Note he admits up front, that he is "gerrymandering" the normal usage of methodological naturalism, to try to prevent study of subjects he wishes were not the case. The methodology of naturalism is not committed to excluding acceptance of certain answers of "what is our world like". His admission that whether minds are material or not is an open subject, but that he is ALSO excluding trying to answer this open question from any kind of scientific inquiry, shows exactly what this sort of ideological effort to constrain science leads to.
In prior centuries, the Church, or the Commissars, banned study of certain subjects because they contradicted their ideologies' dogma. Evan Fales is trying to do the same today.
Even More In Depth Answer
Fales makes an implicit assumption about science, and physics laws -- that science laws are ABSOLUTE LAWS, not regularities. This is clear in his discussion of conservation principles. But this is not how laws work in science. Laws are regularities. They do not always hold. A good discussion of how all science laws break naturally is in this paper: https://www.pnas.org/doi/10.1073/pnas.93.25.14256
Not only are conservation laws not absolute, but causal closure for the physical is not a valid assumption either. First, it is simply inconsistent with science as an active and open field of inquiry. So long as we are still doing science, current science cannot be closed, and future science cannot exclude any logically possible causal paths.
Further, physicists do not treat causal closure as absolute, and cannot. It is not difficult to find examples of this. First, it is not possible to have any isolated system within the universe, as fields (gravitational, E-M) from outside will always cross any boundary. Hence one cannot have causal closure even within physics for any minimal physical system, other than our entire universe.
And for our universe as a whole, cosmologists basically have rejected causal closure. Whether it is the continuous matter generation of the Steady State Model, the spontaneous oscillatory excursion of "the equations don't exclude this" of low odds finally creating a universe from a void, the bouncing interaction of two adjacent brane-world universes, or the spontaneous spawning of baby universes in a multiverse universe -- cosmologists don't restrict themselves to conservation laws OR universes being causally closed.
Fales would have to say that cosmologists are not doing science, and banish them from the AAAS...
Aside -- Hoyle tried to find away to tweak the definition of conservation of energy to fit his model inside of it, and some Big Bang cosmologists have tried to do the same to say the spontaneous appearance of our universe in an instant did not violate COE. For a discussion of these efforts, and what they mean for COE and spiritual interaction, see this question and answer https://physics.stackexchange.com/questions/494408/the-zero-energy-hypothesis-and-its-consequences-for-particle-creation-and-dualis
Note that expanding the "system" (to include consciousness, or Gods) and asserting a new term that is still conserved in the larger system, is a typical strategy that has been used in many of these past speculations.

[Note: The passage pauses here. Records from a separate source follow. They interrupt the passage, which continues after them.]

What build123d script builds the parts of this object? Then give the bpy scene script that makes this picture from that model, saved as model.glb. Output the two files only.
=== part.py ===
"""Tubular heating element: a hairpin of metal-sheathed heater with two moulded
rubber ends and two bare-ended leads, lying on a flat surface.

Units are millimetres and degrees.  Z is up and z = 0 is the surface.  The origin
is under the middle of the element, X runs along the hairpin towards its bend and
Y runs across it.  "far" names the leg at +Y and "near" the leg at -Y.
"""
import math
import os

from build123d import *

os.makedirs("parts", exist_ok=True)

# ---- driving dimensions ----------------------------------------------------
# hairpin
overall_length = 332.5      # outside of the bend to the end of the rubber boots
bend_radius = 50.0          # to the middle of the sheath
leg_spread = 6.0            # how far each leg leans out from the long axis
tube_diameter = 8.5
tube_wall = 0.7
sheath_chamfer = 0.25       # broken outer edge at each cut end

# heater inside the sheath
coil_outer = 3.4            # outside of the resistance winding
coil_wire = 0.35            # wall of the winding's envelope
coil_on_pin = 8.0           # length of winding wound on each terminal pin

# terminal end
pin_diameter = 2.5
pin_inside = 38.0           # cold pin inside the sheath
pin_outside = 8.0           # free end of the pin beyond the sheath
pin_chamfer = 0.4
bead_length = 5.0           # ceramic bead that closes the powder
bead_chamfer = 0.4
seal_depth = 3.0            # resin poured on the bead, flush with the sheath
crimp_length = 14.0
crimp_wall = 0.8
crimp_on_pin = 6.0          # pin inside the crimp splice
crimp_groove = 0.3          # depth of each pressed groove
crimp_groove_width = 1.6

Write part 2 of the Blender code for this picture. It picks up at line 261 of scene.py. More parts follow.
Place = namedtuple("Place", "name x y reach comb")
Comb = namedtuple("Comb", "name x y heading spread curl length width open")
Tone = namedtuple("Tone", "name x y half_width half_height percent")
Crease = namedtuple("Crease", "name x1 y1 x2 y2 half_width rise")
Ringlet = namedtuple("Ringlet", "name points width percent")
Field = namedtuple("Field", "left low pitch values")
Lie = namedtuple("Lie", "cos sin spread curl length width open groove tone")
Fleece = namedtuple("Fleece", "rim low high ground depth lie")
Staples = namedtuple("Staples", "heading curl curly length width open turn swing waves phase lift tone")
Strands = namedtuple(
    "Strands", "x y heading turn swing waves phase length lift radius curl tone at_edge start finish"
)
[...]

And second, "matter" is only about 5% of the known energy of the physical part of the universe, with the rest in poorly or non-understood dark matter and dark energy. And finally, unless one is claiming that all subjects reduce to physics, and Fales explicitly rejects that, then real events and phenomena are characterized in disciplines OUTSIDE physics, and therefore physics CANNOT be closed to non-physics phenomena.

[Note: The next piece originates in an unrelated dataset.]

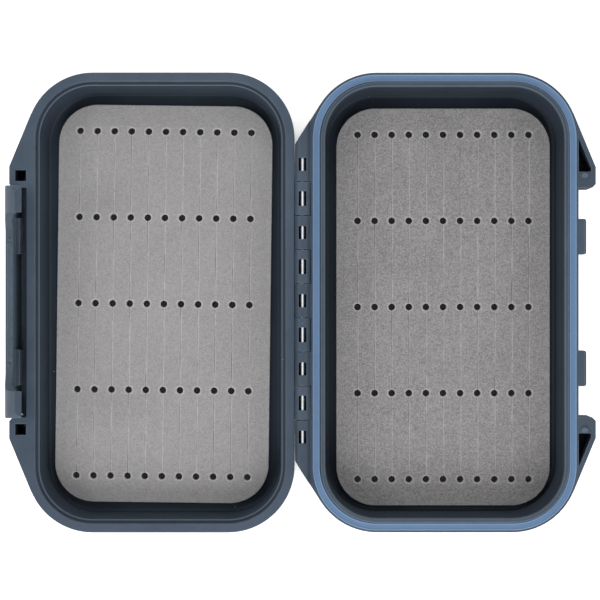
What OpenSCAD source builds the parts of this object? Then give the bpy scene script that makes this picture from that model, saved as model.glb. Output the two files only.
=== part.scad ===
// Waterproof fly box, opened flat: two moulded halves on a pinned hinge, with a wide latch,
// a seal and two slit pads. X runs across the halves from the hinge pin, Y along the pin, and
// Z up from the surface that the box lies on. The base is on +X and the lid on -X.

/* [Case] */
// Length of each half, along the hinge
case_l = 180; // [150:1:220]
// Width of each half, from its hinge side to its latch side
case_w = 105; // [86:1:130]
// Depth of each half, from its outer face to the closing plane
half_h = 23; // [19:0.5:30]
// Corner radius of the rim's outline
corner_r = 26; // [21:0.5:32]

/* [Shell] */
// Width of the base's rim, from its outer face to the cavity
base_rim_w = 5.7; // [4.8:0.1:7]
// Width of the lid's rim
lid_rim_w = 5.1; // [4.7:0.1:7]
// Height of the rim's flange
flange_h = 5.5; // [4:0.1:7]
// How far the flange stands out from the wall below it
flange_out = 3.2; // [2:0.1:3.4]
// How far walls draw in between the flange and the floor
draft = 0.8; // [0.3:0.1:1.5]
// Thickness of the floor
floor_t = 2; // [1.5:0.1:3]
// Radius of the outer bottom edge
edge_r = 5; // [3:0.5:6]
// Radius where the cavity's wall meets its floor
floor_r = 1.5; // [1:0.1:1.7]
// Radius that breaks the rim's edges
break_r = 0.4; // [0.2:0.05:0.6]

/* [Seal] */
// Thickness of the thin wall outside the seal
seal_wall = 0.8; // [0.6:0.1:1.2]
// How far the thin wall stays below the closing plane
wall_drop = 0.5; // [0.2:0.1:1]
// Width of the seal
seal_w = 2.9; // [2:0.1:3.2]
// Side play of the seal in its groove, all on the tongue's side
seal_play = 0.2; // [0.1:0.05:0.4]
// Depth of the seal's groove
groove_h = 2.4; // [1.8:0.1:3.5]
// How far the seal stays below the closing plane
seal_drop = 0.1; // [0.05:0.05:0.3]
// Width of each lip along the seal's edges
lip_w = 0.5; // [0.3:0.1:0.8]
// Height of the lips above the seal's middle
lip_h = 0.25; // [0.1:0.05:0.5]
// Height of the base's tongue above the closing plane
tongue_h = 1; // [0.6:0.1:1.6]
// Clearance round the tongue in the lid's rebate
tongue_gap = 0.2; // [0.1:0.05:0.4]

/* [Hinge] */
// Diameter of the knuckles
barrel_d = 5.9; // [5:0.1:8]
// Gap between a knuckle and the other half's side
hinge_gap = 0.15; // [0.1:0.05:0.4]
// Number of knuckles
knuckles = 9; // [5:2:11]
// Distance from the end of the case to the row of knuckles
hinge_margin = 30.2; // [27:0.1:36]
// Shift of the knuckles along the pin
hinge_shift = 0.7; // [0:0.1:1]
// Gap between neighbouring knuckles
knuckle_gap = 0.3; // [0.1:0.05:0.4]
// Angle between the cut ends of the hinge and its pin
cut_angle = 32; // [28:1:36]
// Diameter of the hinge pin
pin_d = 2; // [1.6:0.1:2.5]
// Radial clearance of the hinge pin
pin_play = 0.05; // [0.02:0.01:0.1]
// How far the pin's ends stay inside the cut ends of the hinge
pin_short = 3; // [1:0.5:6]
// Width of the window in each knuckle
window_w = 3.05; // [2.5:0.05:3.5]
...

As a further challenge to fixed laws -- the current understanding of the Cosmological Constant is that its value is set by the energy of virtual particles, and the energy of these particles comes from the "laws" and constants of the standard model of quantum mechanics.
But our Cosmological Constant was very large in the first instants of the Big Bang, and it is changing today. So -- these "laws" have and are continuing to change.

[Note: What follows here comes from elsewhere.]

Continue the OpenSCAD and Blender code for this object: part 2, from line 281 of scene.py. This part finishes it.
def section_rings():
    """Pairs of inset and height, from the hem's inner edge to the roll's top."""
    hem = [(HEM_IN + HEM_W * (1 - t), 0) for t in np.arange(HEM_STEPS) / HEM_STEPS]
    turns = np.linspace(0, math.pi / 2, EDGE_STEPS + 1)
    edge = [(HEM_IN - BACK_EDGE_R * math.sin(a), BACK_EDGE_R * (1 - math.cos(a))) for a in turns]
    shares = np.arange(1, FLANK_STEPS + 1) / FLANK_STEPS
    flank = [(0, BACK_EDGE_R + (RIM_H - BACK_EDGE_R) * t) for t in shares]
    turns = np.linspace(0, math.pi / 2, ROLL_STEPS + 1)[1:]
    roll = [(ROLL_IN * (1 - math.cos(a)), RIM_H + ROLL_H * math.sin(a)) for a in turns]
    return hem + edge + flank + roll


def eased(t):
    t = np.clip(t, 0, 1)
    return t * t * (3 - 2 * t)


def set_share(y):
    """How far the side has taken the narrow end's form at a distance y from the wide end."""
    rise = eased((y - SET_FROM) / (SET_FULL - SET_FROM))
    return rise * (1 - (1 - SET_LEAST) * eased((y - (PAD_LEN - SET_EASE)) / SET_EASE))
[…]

Referring to the title of your reference -- Karl Popper defined pseudoscience as the act of claiming to be doing science, while rejecting the possibility of refutation.
Naturalism is, per the author here, the belief that consciousness, or any world 2 object like a God, cannot causally affect the physical world. Your author is trying to redefine science, so that any examination of the possibility of spirit causation is not allowed as a scientific inquiry. IE that his view of naturalism cannot be refuted by science. Popper would label your author an advocate of Pseudoscience.
an immaterial being such as God
, so you're only arguing against the existence of an immaterial God, not a God that has physical form. The strongest argument against that would randomness in quantum mechanics: there is no (known) force that makes a quantum particle follow a specific path, so it could be an immaterial being (at least in theory).